3. the systematic destruction of fordist regulated migration scenarios in the last few years causes a clandestinization of migration whose consequences can hardly be foreseen. alongside the informal sector which is becoming more and more significant in economic terms, a "secret society" is coming into existence. among scrap yards and large scale building sites, pizza services and prostitution, an army of illegal workers with no security, no rights and little protection, is recruited. but even the illegal and ethnically segmented labour market is in need of regulation. for years the us and western europe have been investing huge sums in the seeming perfection of a border regime that seeks to rather steer than stop the stream of lowest salary workers via ultramodern control and surveillance techniques.

4. today borders exist everywhere: at social welfare centres, at railway stations, in city centres as well as at state borders. whereever people are asked for their papers, there are borders. but papers are tending to lose their material characteristics. what's crucial is that they can be read by machines and squared with data banks within seconds. whereas borders served to in- or exclude population groups in the disciplinary society, their now multiplied function reveals a slow shift towards a "society of control". under the primateship of population politics new control and surveillance techniques, whose specific character is not the construction of a barrier but the establishment of a network, come into action: the squaring of finger prints, the plans for an asylum card, infra red surveillance and a mobile police station.

5. there are many ways in which someone can become illegal: the all european harmonization of employment and residence laws as well as the aggravation of the right of asylum in most european community countries force hundreds of thousands of people, including many who have already had legal status for years, into illegality. the system of "safe third countries" as well as the "airport regulation" force migrants already at the point of entry into illegality. and those who outstay official permittance or acceptance are also regarded as "illegal". illegality means constant fear of denunciation or blackmail, since the consequences of being discovered are punishment, remand pending deportation or immediate deportation. it means total lack of protection face to face with authorities, employers and landlords, but also in cases of illness, accidents or encroachment. It also means having to dread social contacts and being on one´s guard all the time.
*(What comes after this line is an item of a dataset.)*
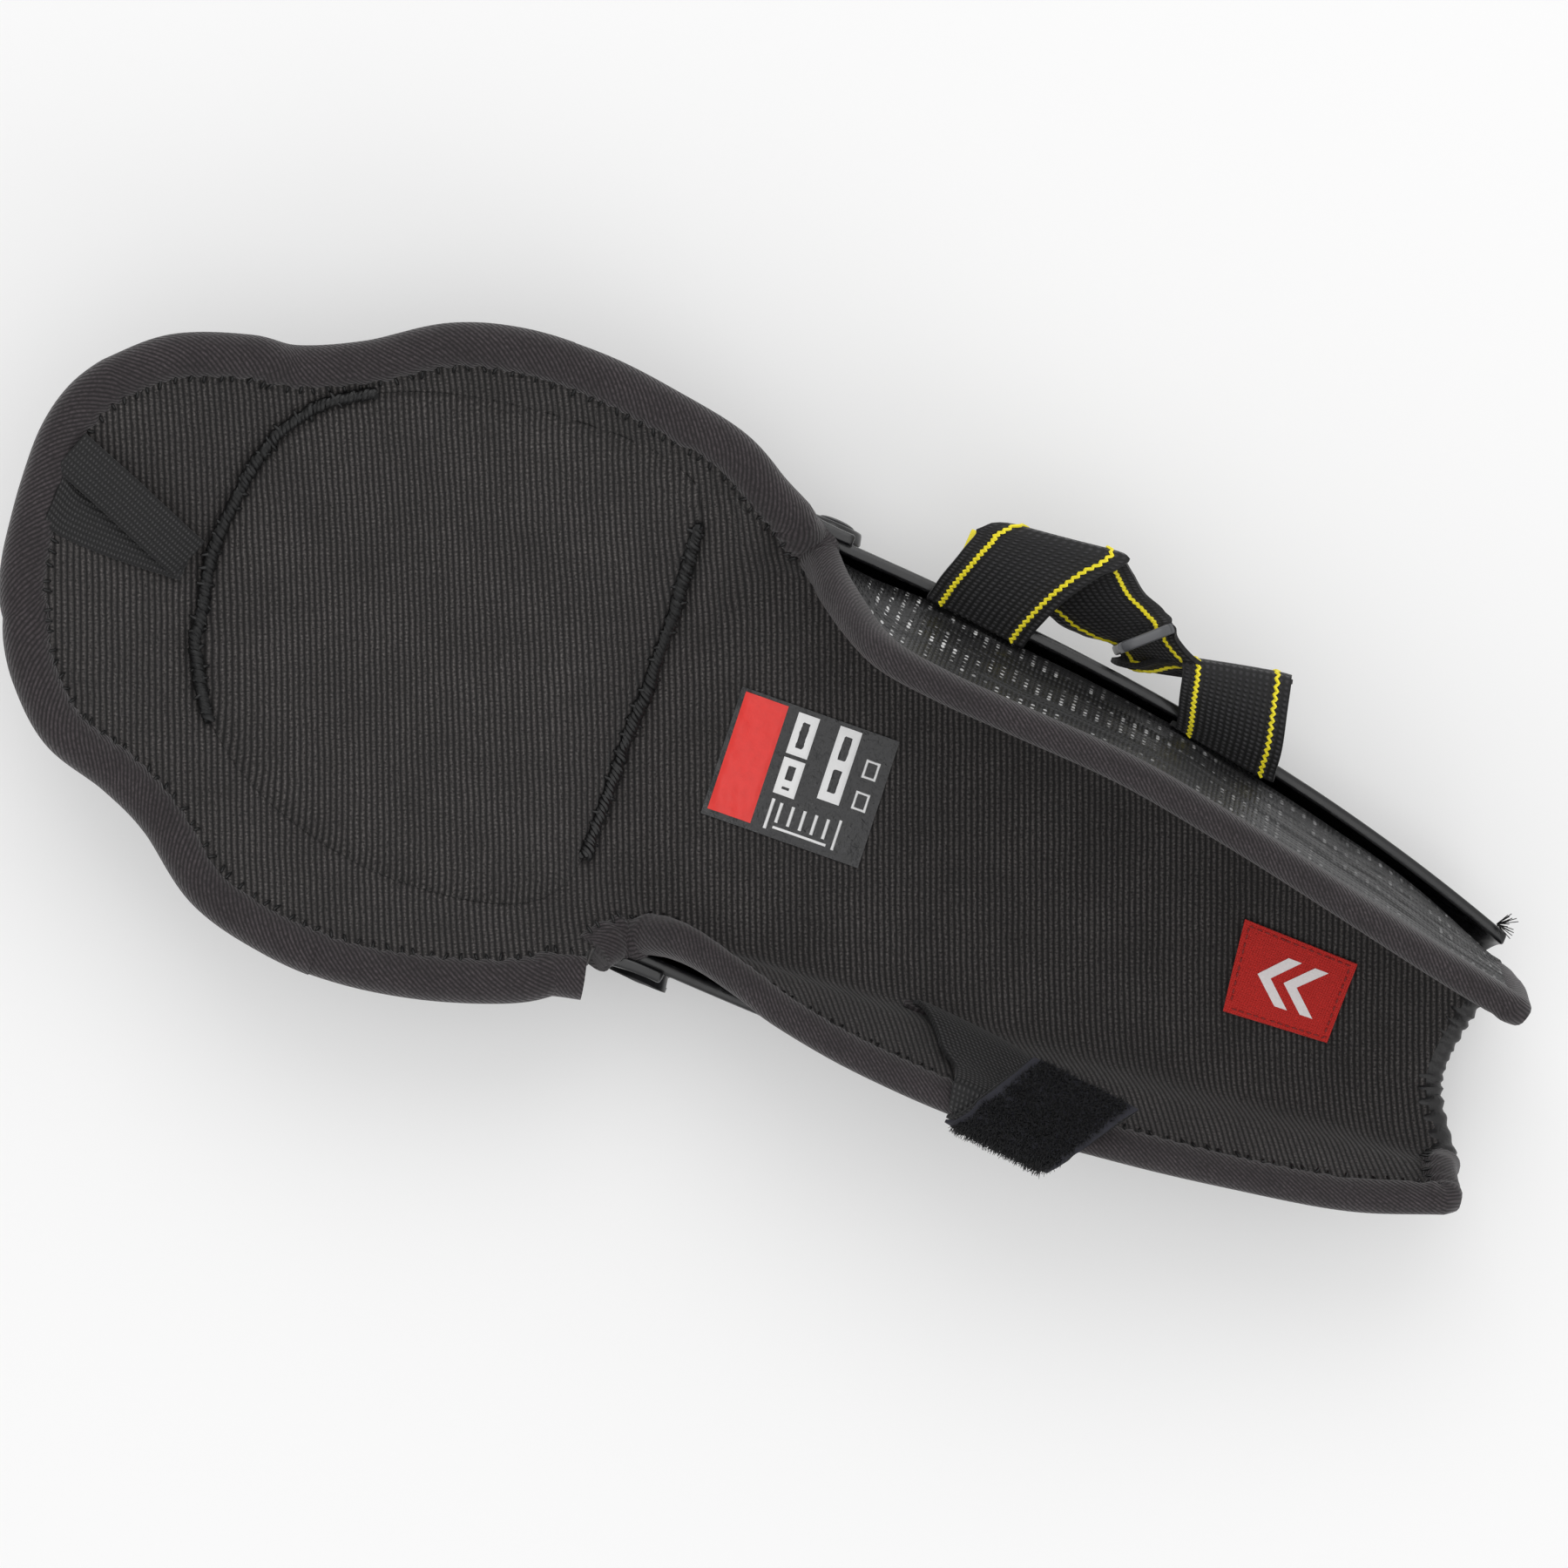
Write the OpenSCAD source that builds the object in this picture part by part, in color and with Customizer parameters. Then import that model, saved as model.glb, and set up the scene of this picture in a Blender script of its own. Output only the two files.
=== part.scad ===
// Ice hockey shin guard, lying on its front with the open leg side up.
// X runs from the thigh to the ankle, Y across the leg, Z from the front plates to the calf.
// The origin is the centre of the flat face on the front of the knee cap.

/* [Trade size] */
// Knee centre to the lower end of the shin liner
guard_size = 260; // [256:1:262]
// Knee centre to the hem of the thigh flap
flap_reach = 112; // [110:1:114]

/* [Hard plates] */
// Wall thickness of the moulded plates
wall = 3; // [2.5:0.1:3]
// Half width of the shin plate at the knee
shin_half_w = 56.5; // [56:0.1:57]
// How much each side of the shin plate tapers in towards the ankle
shin_taper = 23; // [22.5:0.5:23]
// Height of the shin plate's side rim
shin_rim = 34; // [33:0.5:34]
// Half width of the knee cap
knee_half_w = 69; // [68.5:0.1:69.5]
// Height of the knee cap's rim
knee_rim = 36; // [35.5:0.1:36]
// Thickness of the stiffener plates inside the flap and wings
stiffener = 1.6; // [1.4:0.1:1.6]

/* [Padding] */
// Thickness of the lining pads
lining = 6; // [5.5:0.1:6]
// Half width of the knee section over its binding
pad_half_w = 81; // [80:0.5:81]
// Radius of the rolled edge binding
roll = 5; // [4.5:0.1:5]

/* [Webbing] */
// Width of the elastic strap and the closure strap
strap_w = 26; // [25:0.5:26.5]
// Thickness of the elastic
strap_t = 1.8; // [1.6:0.1:2]
// Width of the pull loop's tape
pull_w = 10.5; // [10:0.5:11]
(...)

6. experiences from practical work with refugees or illegalized people point at one problem in particular: any possible help, any concrete starting point is "actually without any perspective". there is no strategy, no solution, there are, at best, interim solutions. for most of the illegalized people everyday life consists of a number of various survival techniques and avoidance of discovery, of a continuation of their flight and starting again. The praxis of political refugee work finds itself increasingly asked to provide concrete help outside state control. often, this kind of praxis is denounced as "social work" or "pure charity" by self appointed strategists of the world revolution. however, the more recent anti racist praxis, escape support actions and refuge fortresses reveal a radicality that hasn´t got anything in common any more with the utopism and romanticism of failed social movements and could project far beyond them.
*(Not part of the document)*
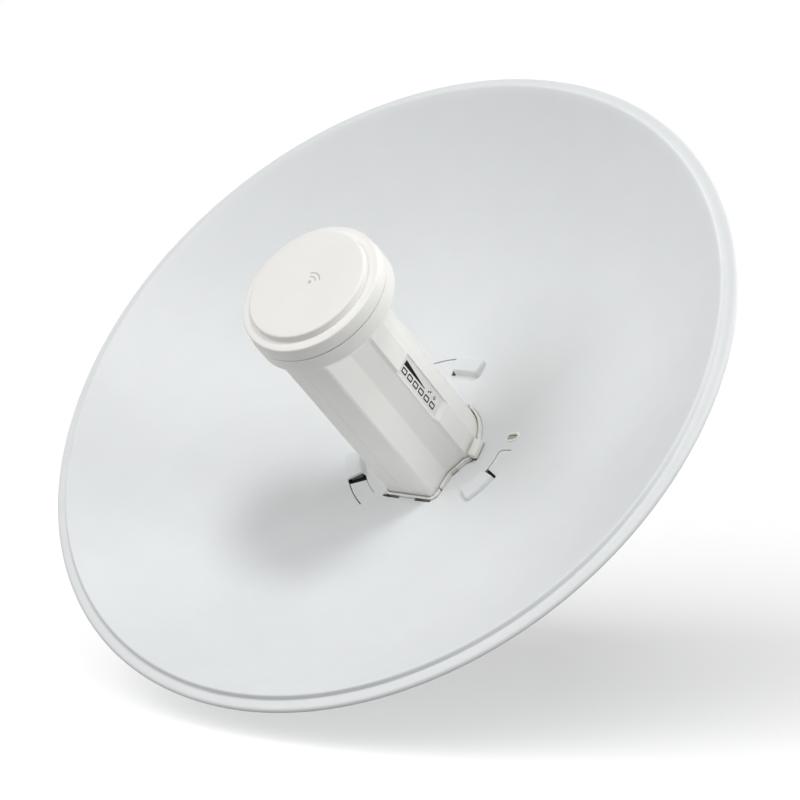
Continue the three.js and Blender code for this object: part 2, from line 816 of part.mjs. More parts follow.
add(part, "mast_bracket", mastBracket(), steel);
add(part, "clamp_jaw", clampJaw(), steel);
add(part, "hinge_bolt", hingeBolt(), steel);
add(part, "hinge_nut", hingeNut(), steel);
for (const [word, side] of [
  ["right", 1],
  ["left", -1],
]) {
  const handed = (geometry) => (side > 0 ? geometry : mirrored(geometry));
  add(part, `lock_bolt_${word}`, handed(lockBolt()), steel);
  add(part, `lock_nut_${word}`, handed(lockNut()), steel);
  add(part, `clamp_bolt_${word}`, clampBolt(side), steel);
  add(part, `clamp_washer_${word}`, clampWasher(side), steel);
  add(part, `clamp_nut_${word}`, clampNut(side), steel);
}

export default part;
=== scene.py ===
"""The looks of a point-to-point dish antenna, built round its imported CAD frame.

Shapes are written in millimetres, in one of two spaces: the dish's (origin at the reflector's
vertex, +Z along the boresight, +Y up the dish) or the mast's (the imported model's own axes).
"""

import math

import bmesh
import bpy
from mathutils import Matrix, Vector


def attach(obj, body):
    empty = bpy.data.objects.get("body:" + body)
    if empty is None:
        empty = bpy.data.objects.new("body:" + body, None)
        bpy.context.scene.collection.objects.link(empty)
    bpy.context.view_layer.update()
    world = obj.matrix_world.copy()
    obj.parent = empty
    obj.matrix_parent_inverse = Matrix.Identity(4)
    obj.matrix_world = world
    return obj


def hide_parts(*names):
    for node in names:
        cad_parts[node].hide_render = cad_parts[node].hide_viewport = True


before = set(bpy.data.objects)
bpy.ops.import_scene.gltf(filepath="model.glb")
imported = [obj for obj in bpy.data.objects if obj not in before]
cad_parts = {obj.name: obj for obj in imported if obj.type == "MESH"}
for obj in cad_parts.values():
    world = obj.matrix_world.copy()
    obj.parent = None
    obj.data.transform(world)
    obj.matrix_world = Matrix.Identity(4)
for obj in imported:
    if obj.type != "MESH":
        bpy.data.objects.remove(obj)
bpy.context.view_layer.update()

# ------------------------------------------------------------------ driving sizes, mm and degrees
MM = 0.001
REST_ELEVATION = math.radians(40)
HINGE_FORWARD = 46  # from the mast's axis to the elevation hinge
HINGE_BACK = 64  # from the hinge to the reflector's vertex
FOCAL_LENGTH = 140
SHEET = 1.5
BAYONETS = (90, 210, 330)  # where round the bowl the pockets are
GAP = 0.3  # between pieces that meet

# Levels along the feed: its tail, the start of its flare, its ring, the seam of its cap, its front.
FEED_TAIL = -29
FLARE_BACK = 120
RING_BACK = 134
CAP_SEAM = 143.5
FEED_FRONT = 155.5

# The feed's section: the ring's radius, the flat keel, the flat side panels and the round back.
RING_RADIUS = 42
KEEL_Y = -35.6
PANEL_X = 26.7
PANEL_Y = (-7.8, 4.5)
BACK_RADIUS = 26.6

MAST = Matrix.Scale(MM, 4)
DISH = (
    Matrix.Scale(MM, 4)
    @ Matrix.Translation(
        (
            0,
            -HINGE_FORWARD - HINGE_BACK * math.cos(REST_ELEVATION),
            HINGE_BACK * math.sin(REST_ELEVATION),
        )
    )
    @ Matrix.Rotation(math.pi / 2 - REST_ELEVATION, 4, "X")
)


# ------------------------------------------------------------------ mesh helpers
def mesh_object(name, points, faces):
    mesh = bpy.data.meshes.new(name)
    mesh.from_pydata([tuple(p) for p in points], [], faces)
    made = bpy.data.objects.new(name, mesh)
    bpy.context.scene.collection.objects.link(made)
    return made


def outward(piece):
    """Turns every face of a closed mesh outwards."""
    work = bmesh.new()
    work.from_mesh(piece.data)
    bmesh.ops.remove_doubles(work, verts=work.verts, dist=1e-4)
    bmesh.ops.recalc_face_normals(work, faces=work.faces)
    work.to_mesh(piece.data)
    work.free()
    return piece


def applied(piece, kind, **settings):
    modifier = piece.modifiers.new(kind, kind)
    for key, value in settings.items():
        setattr(modifier, key, value)
    graph = bpy.context.evaluated_depsgraph_get()
    mesh = bpy.data.meshes.new_from_object(piece.evaluated_get(graph))
    piece.modifiers.clear()
    piece.data = mesh
    return piece


def carve(piece, *tools):
    for tool in tools:
        applied(piece, "BOOLEAN", operation="DIFFERENCE", solver="EXACT", object=tool)
        bpy.data.objects.remove(tool)
    return piece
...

7. "a network of castles" doesn´t have to be the aim of only anti racist work. a network of (refuge) castles, not "liberated areas" but rather places, which are temporarily beyond state control - whether in public or secretly, whether the reasons for this are that they had to be fought for or that they are still just about accepted by the reigning authorities. the (refuge) castles communicate via a network of sometimes thinner, sometimes stronger threads, exchange knowledge and experiences, intimate hiding places and secret paths to each other. the structure doesn´t exist as an end in itself. when its purpose comes to an end it dissolves and reforms somewhere else. its basis is an idea of community, a social thought, which is capable of saying no to mendacious familiarity and the intimacy of brotherhood. its basis are anonymity, diversity and the vacant space: there is no truth, only tactical legitimacy.

8. communication doesn´t refer to any common cause, mystified unity or consensus. communication only consists in the communicability of the message. imagination doesn´t dispose of any more images. the text flows and thinking is without images. the media are used and then dropped again. since this kind of tactic cannot aim at any kind of public, it connects with, overlaps and overlays aesthetic and formal processes. what counts is the prospect of a short term advantage, or the fun of laying false paths. nothing is predictable, and thus every sign has to be looked at, however insignificant it may be.
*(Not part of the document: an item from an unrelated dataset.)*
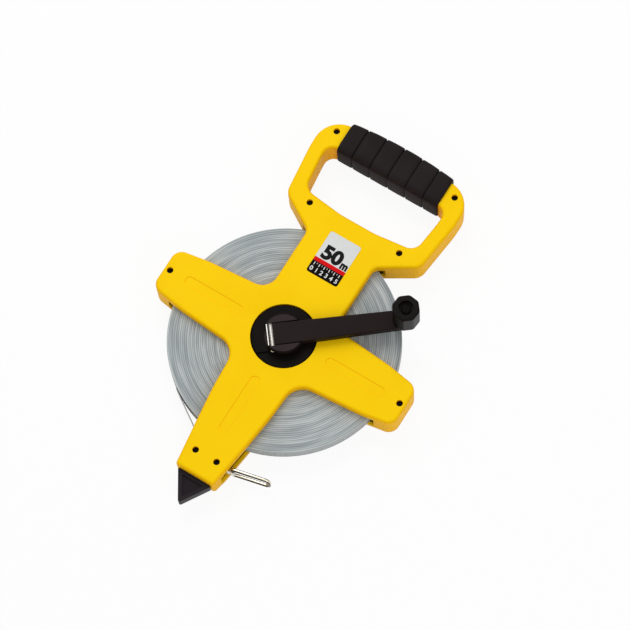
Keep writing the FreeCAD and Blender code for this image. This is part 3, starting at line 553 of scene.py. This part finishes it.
# ------------------------------------------------------------------ grip
def make_grip():
    """Rubber sleeve of six crowned segments with rounded grooves between them."""
    low, high = (Vector(corner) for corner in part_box("handle_grip"))
    half, swell, pitch = high.x, 3.2 * MM, 17.8 * MM
    segments = 6
    grooves = [pitch * k for k in range(-2, 3)]
    deep, shoulder = 1.5 * MM, 1.1 * MM            # of a groove
    tail_deep, tail_long = 0.9 * MM, 1.2 * MM      # rounding at the sleeve's ends
    crown_deep = 0.15 * MM
    crest_round, ridge_round = 6.0 * MM, 7.0 * MM
    wall = 2.1 * MM

    def sunk(x):
        """How far the surface lies below the sleeve's full form at x."""
        near = min(abs(x - g) for g in grooves)
        end = half - abs(x)
        groove = deep * max(0.0, 1 - near / shoulder) ** 1.6
        tail = tail_deep * max(0.0, 1 - end / tail_long) ** 2
        crown = crown_deep * max(0.0, 1 - min(near, end) / (pitch / 2)) ** 2
        return groove + tail + crown

    stations = set()
    for g in grooves:
        for step in (-1.0, -0.7, -0.4, -0.18, 0.0, 0.18, 0.4, 0.7, 1.0):
            stations.add(round(g + step * shoulder, 7))
    for k in range(segments):
        for share in (0.22, 0.35, 0.5, 0.65, 0.78):
            stations.add(round(-half + (half * 2 / segments) * (k + share), 7))
    for step in (0.0, 0.15, 0.4, 0.75, 1.2):
        stations |= {round(-half + step * MM, 7), round(half - step * MM, 7)}

    def section(form, x, inner=False):
        """Rounded outline of the sleeve, or of its bore, at x."""
        sink = sunk(x)
        crest = high.y - swell * (x / half) ** 2
        y0, y1, z0, z1 = low.y + sink * 0.6, crest - sink, low.z + sink, high.z - sink
        over, under = crest_round, ridge_round
        if inner:
            y0, y1, z0, z1 = low.y + wall, crest - wall - deep, low.z + wall, high.z - wall
            over, under = over - wall, under - wall
        corners = [(y1 - over, z1 - over, over), (y0 + under, z1 - under, under),
                   (y0 + under, z0 + under, under), (y1 - over, z0 + over, over)]
        return [form.verts.new((x, y, z)) for y, z in rounded_outline(corners, GRIP_STEPS)]

    def build(form):
        outer = [section(form, x) for x in sorted(stations)]
        inner = [section(form, x, True) for x in (half, -half)]
        loft(form, outer + inner, closed=True)
    sleeve = mesh_piece("grip_sleeve", build, RUBBER, "frame")
    shade_smooth(sleeve)
    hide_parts("handle_grip")


make_grip()


# ------------------------------------------------------------------ end ring
def make_hook_ring():
    """Bent wire loop with smooth corners, in the plane of its hinge bar."""
    wire = HINGE.x - RING_LOW.x
    along = Vector((RING_HIGH.x - HINGE.x, RING_HIGH.y - HINGE.y, 0))
    reach = along.length - wire
    along.normalize()
    flat = Vector((-along.y, along.x, 0))
    up = Vector((0, 0, 1))
    half = (RING_HIGH.z - RING_LOW.z) / 2 - wire
    near_bend, far_bend = 2.4 * MM, 4.2 * MM
    path = rounded_outline([(reach - far_bend, half - far_bend, far_bend),
                            (near_bend, half - near_bend, near_bend),
                            (near_bend, near_bend - half, near_bend),
                            (reach - far_bend, far_bend - half, far_bend)], CORNER_STEPS)

    def build(form):
        rings = []
        for k, (x, z) in enumerate(path):
            before, after = path[k - 1], path[(k + 1) % len(path)]
            heading = along * (after[0] - before[0]) + up * (after[1] - before[1])
            side = heading.normalized().cross(flat).normalized()
            centre = HINGE + along * x + up * z
            turns = (math.tau * n / WIRE_SIDES for n in range(WIRE_SIDES))
            rings.append([form.verts.new(centre + (side * math.cos(t) + flat * math.sin(t)) * wire)
                          for t in turns])
        loft(form, rings, closed=True)
    ring = mesh_piece("hook_ring", build, WIRE_PAINTED_REFLECTION, "ring")
    shade_smooth(ring)
    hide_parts("end_ring")


make_hook_ring()


# ------------------------------------------------------------------ tape run
def make_tape_strip():
    """The free tape between roller and clip, as one straight strip."""
    low, high = (Vector(corner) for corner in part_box("tape_run"))
    half = 0.25 * MM                               # half of the tape's thickness
    across = Vector((-PULL.y, PULL.x, 0))
    start = Vector((low.x, low.y, 0)) + across * half
    end = Vector((high.x, high.y, 0)) - across * half
    run = (end - start).dot(PULL)
    steps, rows = 40, 3

    def build(form):
        rings = []
        for k in range(steps + 1):
            centre = start + PULL * run * k / steps
            ring = []
            for side in (-1, 1):
                place = centre + across * half * side
                for row in range(rows + 1):
                    share = row / rows if side == -1 else 1 - row / rows
                    ring.append(form.verts.new((place.x, place.y,
                                                low.z + (high.z - low.z) * share)))
            rings.append(ring)
        loft(form, rings)
        form.faces.new(rings[0][::-1])
        form.faces.new(rings[-1])
    strip = mesh_piece("tape_strip", build, FACE, None)
    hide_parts("tape_run")
    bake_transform(strip)


make_tape_strip()


# ------------------------------------------------------------------ stage
FLOOR_REACH, FLOOR_LEVEL = 4.0, -0.1 * MM          # just below the back, which rests at 0
FLOOR_COLOUR, FLOOR_ROUGH, FLOOR_SPECULAR = (0.90, 0.90, 0.90, 1), 0.9, 0.1
FLOOR_GLOW = 0.92                                  # share of plain white that seen rays get
SKY_LIGHT, SKY_SEEN = 0.55, 1.0                    # strength as a light, and as seen


def seen_by_ray(tree):
    """1 for rays of the camera, of a reflection or through a clear thing, else 0."""
    path = tree.nodes.new("ShaderNodeLightPath")
    result = path.outputs["Is Camera Ray"]
    for kind in ("Is Glossy Ray", "Is Transmission Ray"):
        either = tree.nodes.new("ShaderNodeMath")
        either.operation = "MAXIMUM"
        tree.links.new(result, either.inputs[0])
        tree.links.new(path.outputs[kind], either.inputs[1])
        result = either.outputs[0]
    return result


def mix_shaders(tree, share, below, above):
    """Lay one surface over another by a share of 0..1."""
    mix = tree.nodes.new("ShaderNodeMixShader")
    tree.links.new(share, mix.inputs["Fac"])
    tree.links.new(below, mix.inputs[1])
    tree.links.new(above, mix.inputs[2])
    return mix.outputs[0]


def make_stage():
    """Pale floor under the reel; it is see-through from below, so that the back shows."""
    floor_mesh = bpy.data.meshes.new("floor")
    corners = [(x * FLOOR_REACH, y * FLOOR_REACH, FLOOR_LEVEL)
               for x, y in ((-1, -1), (1, -1), (1, 1), (-1, 1))]
    floor_mesh.from_pydata(corners, [], [(0, 1, 2, 3)])
    floor = bpy.data.objects.new("floor", floor_mesh)
    bpy.context.collection.objects.link(floor)
    paper = bpy.data.materials.new("paper")
    paper.use_nodes = True
    tree = paper.node_tree
    surface = tree.nodes["Principled BSDF"]
    surface.inputs["Base Color"].default_value = FLOOR_COLOUR
    surface.inputs["Roughness"].default_value = FLOOR_ROUGH
    surface.inputs["Specular IOR Level"].default_value = FLOOR_SPECULAR
    glow = tree.nodes.new("ShaderNodeEmission")
    glow.inputs["Strength"].default_value = 1.0
    share = tree.nodes.new("ShaderNodeMath")
    share.operation = "MULTIPLY"
    share.inputs[1].default_value = FLOOR_GLOW
    tree.links.new(seen_by_ray(tree), share.inputs[0])
    above = mix_shaders(tree, share.outputs[0], surface.outputs[0], glow.outputs[0])
    underside = tree.nodes.new("ShaderNodeNewGeometry").outputs["Backfacing"]
    clear = tree.nodes.new("ShaderNodeBsdfTransparent").outputs[0]
    tree.links.new(mix_shaders(tree, underside, above, clear),
                   tree.nodes["Material Output"].inputs["Surface"])
    floor_mesh.materials.append(paper)


def area_light(name, place, width, power):
    """Square lamp aimed at the reel's axis."""
    data = bpy.data.lights.new(name, "AREA")
    data.shape = "SQUARE"
    data.size = width
    data.energy = power
    lamp = bpy.data.objects.new(name, data)
    lamp.location = place
    lamp.rotation_euler = (-Vector(place)).to_track_quat("-Z", "Y").to_euler()
    bpy.context.collection.objects.link(lamp)


def make_world():
    """Even white surroundings, brighter to the camera than as a light."""
    world = bpy.data.worlds.new("studio")
    world.use_nodes = True
    tree = world.node_tree
    sky = tree.nodes["Background"]
    sky.inputs["Color"].default_value = (1.0, 1.0, 1.0, 1.0)
    level = tree.nodes.new("ShaderNodeMapRange")
    level.inputs["To Min"].default_value = SKY_LIGHT
    level.inputs["To Max"].default_value = SKY_SEEN
    tree.links.new(seen_by_ray(tree), level.inputs["Value"])
    tree.links.new(level.outputs["Result"], sky.inputs["Strength"])
    bpy.context.scene.world = world


CAMERA_TURN = (-32.95854, -14.51917, -11.68308)    # roll, tilt and lean in degrees
CAMERA_PLACE = (26.421, 17.790, 2622.84)           # mm from the front face's middle, own axes
CAMERA_LENS, CAMERA_SENSOR = 177.1, 36.0           # mm
CAMERA_FAR = 50.0                                  # clipping distance in metres


def make_camera():
    """Long lens, tilted 19 degrees off the frame's normal, as the reel is pictured."""
    roll, tilt, lean = (math.radians(angle) for angle in CAMERA_TURN)
    turn = (Matrix.Rotation(roll, 3, "Z") @ Matrix.Rotation(tilt, 3, "X")
            @ Matrix.Rotation(lean, 3, "Y"))
    camera_data = bpy.data.cameras.new("camera")
    camera_data.sensor_width = CAMERA_SENSOR
    camera_data.lens = CAMERA_LENS
    camera_data.clip_end = CAMERA_FAR
    camera = bpy.data.objects.new("camera", camera_data)
    place = turn.transposed() @ (Vector(CAMERA_PLACE) * MM) + Vector((0, 0, FRONT))
    camera.matrix_world = Matrix.Translation(place) @ turn.transposed().to_4x4()
    bpy.context.collection.objects.link(camera)
    bpy.context.scene.camera = camera


make_stage()
make_world()
make_camera()
area_light("key", (-0.9, 0.9, 1.6), width=1.2, power=16.8)
area_light("fill", (1.1, -0.5, 1.3), width=1.4, power=6.0)
bpy.context.scene.view_settings.view_transform = "Standard"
9. the era of damaging symbols is over. in the attack with biotechnologies, population-policy and socio-technical measures the informational machine tries to control every movement, every permitted or forbidden standpoint. it seems that, today, storming these machines means to sabotage their information exchange, the data nets. by alienating them from their purpose or using them for one´s own purpose, by trespassing or interrupting the seemingly smooth flow of information - even with pincers.

10. the battle of many migrants, headed by the sans papiers in france, is about the achievement of social and political equality - independently of a particular country of origin or the possession of a job, a possible criminal record or the status of residence. This goal provides the background for such diverse and overlapping demands as free access and papers for everybody, freedom of mobility and open borders, self-determination and equal rights. in the face of the ruling conditions no other political or extra-political solution is imaginable than one which refers productively to the struggles and the self-organisation of migrants and which creates diverse practical and theoretical, social and aesthetic connections. "nothing, however, can tell us in the end, how and where people would accommodate themselves, if only we would let them."